PROMPT:
Repeat the material exactly as it appears.

SUPPLIED MATERIAL:

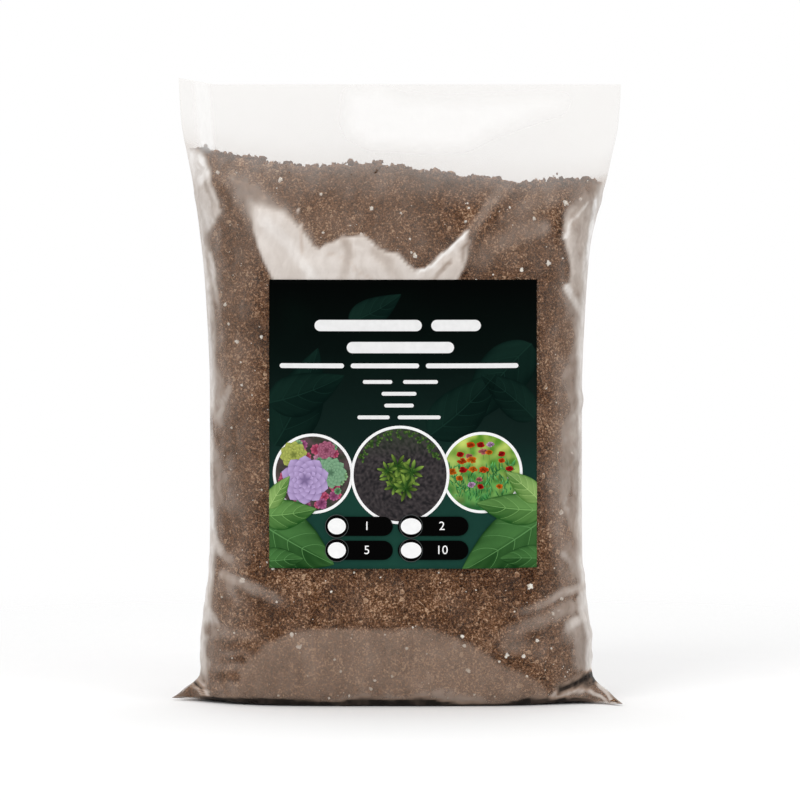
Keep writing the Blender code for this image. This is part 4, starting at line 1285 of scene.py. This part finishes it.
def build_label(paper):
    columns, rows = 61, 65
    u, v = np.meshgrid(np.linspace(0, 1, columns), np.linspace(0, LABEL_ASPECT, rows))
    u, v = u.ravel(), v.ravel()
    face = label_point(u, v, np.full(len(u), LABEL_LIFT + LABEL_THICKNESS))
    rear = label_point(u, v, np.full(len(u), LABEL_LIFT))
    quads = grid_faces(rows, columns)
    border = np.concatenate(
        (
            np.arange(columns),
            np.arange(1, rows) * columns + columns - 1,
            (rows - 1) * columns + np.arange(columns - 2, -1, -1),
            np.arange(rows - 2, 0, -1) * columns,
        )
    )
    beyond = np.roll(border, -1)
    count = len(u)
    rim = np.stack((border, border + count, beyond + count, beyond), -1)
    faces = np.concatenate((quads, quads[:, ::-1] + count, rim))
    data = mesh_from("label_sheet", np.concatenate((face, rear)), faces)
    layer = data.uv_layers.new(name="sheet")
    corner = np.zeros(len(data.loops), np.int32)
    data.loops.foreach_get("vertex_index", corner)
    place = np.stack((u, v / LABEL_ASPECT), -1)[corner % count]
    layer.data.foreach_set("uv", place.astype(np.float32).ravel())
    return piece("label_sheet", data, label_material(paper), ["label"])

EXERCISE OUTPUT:
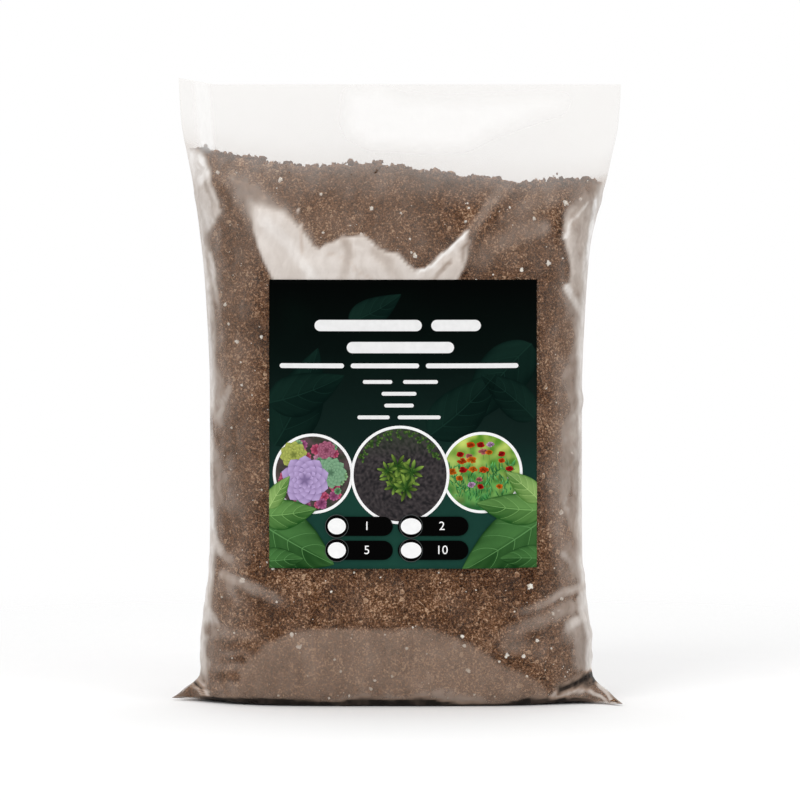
Keep writing the Blender code for this image. This is part 4, starting at line 1285 of scene.py. This part finishes it.
def build_label(paper):
    columns, rows = 61, 65
    u, v = np.meshgrid(np.linspace(0, 1, columns), np.linspace(0, LABEL_ASPECT, rows))
    u, v = u.ravel(), v.ravel()
    face = label_point(u, v, np.full(len(u), LABEL_LIFT + LABEL_THICKNESS))
    rear = label_point(u, v, np.full(len(u), LABEL_LIFT))
    quads = grid_faces(rows, columns)
    border = np.concatenate(
        (
            np.arange(columns),
            np.arange(1, rows) * columns + columns - 1,
            (rows - 1) * columns + np.arange(columns - 2, -1, -1),
            np.arange(rows - 2, 0, -1) * columns,
        )
    )
    beyond = np.roll(border, -1)
    count = len(u)
    rim = np.stack((border, border + count, beyond + count, beyond), -1)
    faces = np.concatenate((quads, quads[:, ::-1] + count, rim))
    data = mesh_from("label_sheet", np.concatenate((face, rear)), faces)
    layer = data.uv_layers.new(name="sheet")
    corner = np.zeros(len(data.loops), np.int32)
    data.loops.foreach_get("vertex_index", corner)
    place = np.stack((u, v / LABEL_ASPECT), -1)[corner % count]
    layer.data.foreach_set("uv", place.astype(np.float32).ravel())
    return piece("label_sheet", data, label_material(paper), ["label"])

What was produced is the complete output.